* [EXERCISE BRIEF] Please return the full listing below without altering anything.

------------------------------------------------------------

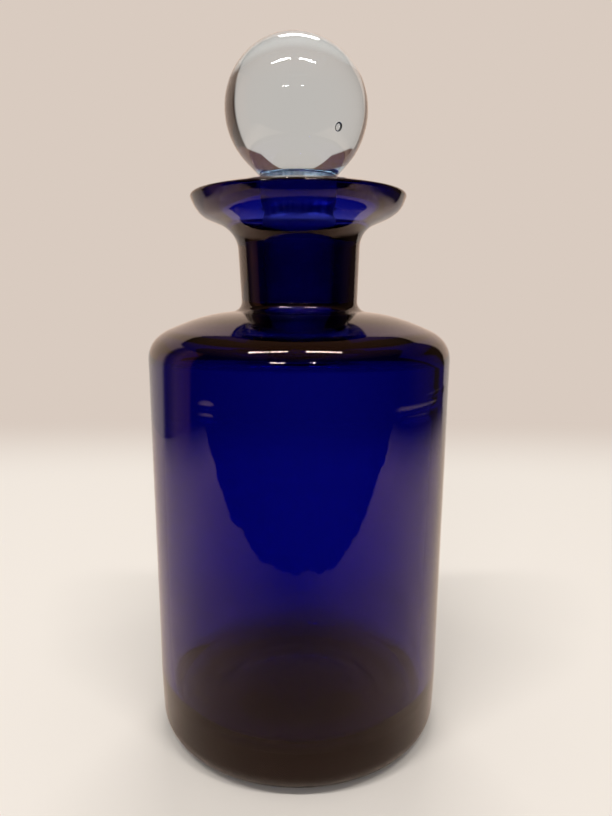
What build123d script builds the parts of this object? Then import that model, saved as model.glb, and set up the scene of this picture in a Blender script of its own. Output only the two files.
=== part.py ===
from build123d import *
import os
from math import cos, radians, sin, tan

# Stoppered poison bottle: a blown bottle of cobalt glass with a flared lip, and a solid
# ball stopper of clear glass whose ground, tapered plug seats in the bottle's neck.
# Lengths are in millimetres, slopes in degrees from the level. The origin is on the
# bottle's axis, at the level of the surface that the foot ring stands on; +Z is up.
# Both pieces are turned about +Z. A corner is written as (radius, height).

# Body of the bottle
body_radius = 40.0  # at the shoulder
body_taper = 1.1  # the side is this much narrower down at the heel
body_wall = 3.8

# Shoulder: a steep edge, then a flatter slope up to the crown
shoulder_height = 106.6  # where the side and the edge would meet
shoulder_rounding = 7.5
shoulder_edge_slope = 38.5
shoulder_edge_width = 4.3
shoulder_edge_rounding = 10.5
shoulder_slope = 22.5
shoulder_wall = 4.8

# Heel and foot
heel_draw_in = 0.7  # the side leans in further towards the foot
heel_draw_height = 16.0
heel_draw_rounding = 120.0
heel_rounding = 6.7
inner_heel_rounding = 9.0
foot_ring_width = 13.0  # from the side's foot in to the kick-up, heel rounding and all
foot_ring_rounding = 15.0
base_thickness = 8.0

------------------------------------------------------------

* [PROBLEM SOLUTION]
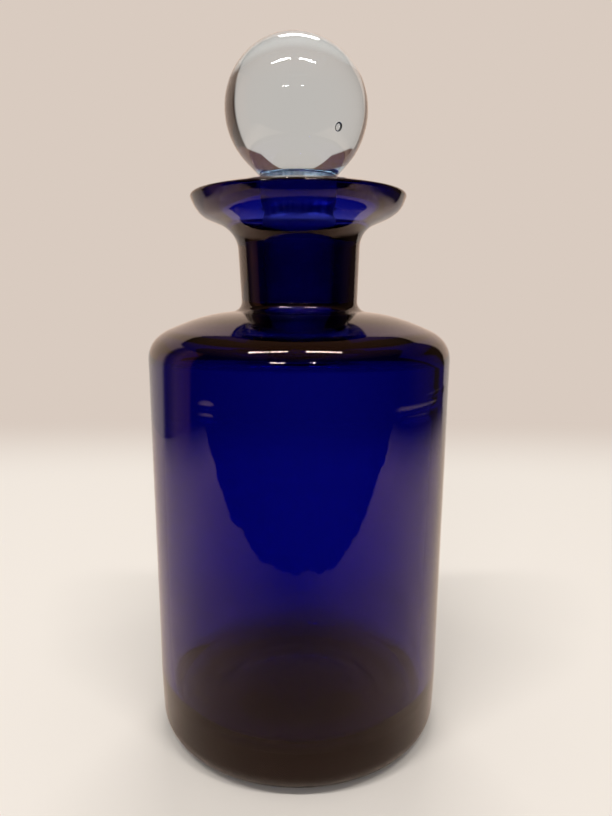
What build123d script builds the parts of this object? Then import that model, saved as model.glb, and set up the scene of this picture in a Blender script of its own. Output only the two files.
=== part.py ===
from build123d import *
import os
from math import cos, radians, sin, tan

# Stoppered poison bottle: a blown bottle of cobalt glass with a flared lip, and a solid
# ball stopper of clear glass whose ground, tapered plug seats in the bottle's neck.
# Lengths are in millimetres, slopes in degrees from the level. The origin is on the
# bottle's axis, at the level of the surface that the foot ring stands on; +Z is up.
# Both pieces are turned about +Z. A corner is written as (radius, height).

# Body of the bottle
body_radius = 40.0  # at the shoulder
body_taper = 1.1  # the side is this much narrower down at the heel
body_wall = 3.8

# Shoulder: a steep edge, then a flatter slope up to the crown
shoulder_height = 106.6  # where the side and the edge would meet
shoulder_rounding = 7.5
shoulder_edge_slope = 38.5
shoulder_edge_width = 4.3
shoulder_edge_rounding = 10.5
shoulder_slope = 22.5
shoulder_wall = 4.8

# Heel and foot
heel_draw_in = 0.7  # the side leans in further towards the foot
heel_draw_height = 16.0
heel_draw_rounding = 120.0
heel_rounding = 6.7
inner_heel_rounding = 9.0
foot_ring_width = 13.0  # from the side's foot in to the kick-up, heel rounding and all
foot_ring_rounding = 15.0
base_thickness = 8.0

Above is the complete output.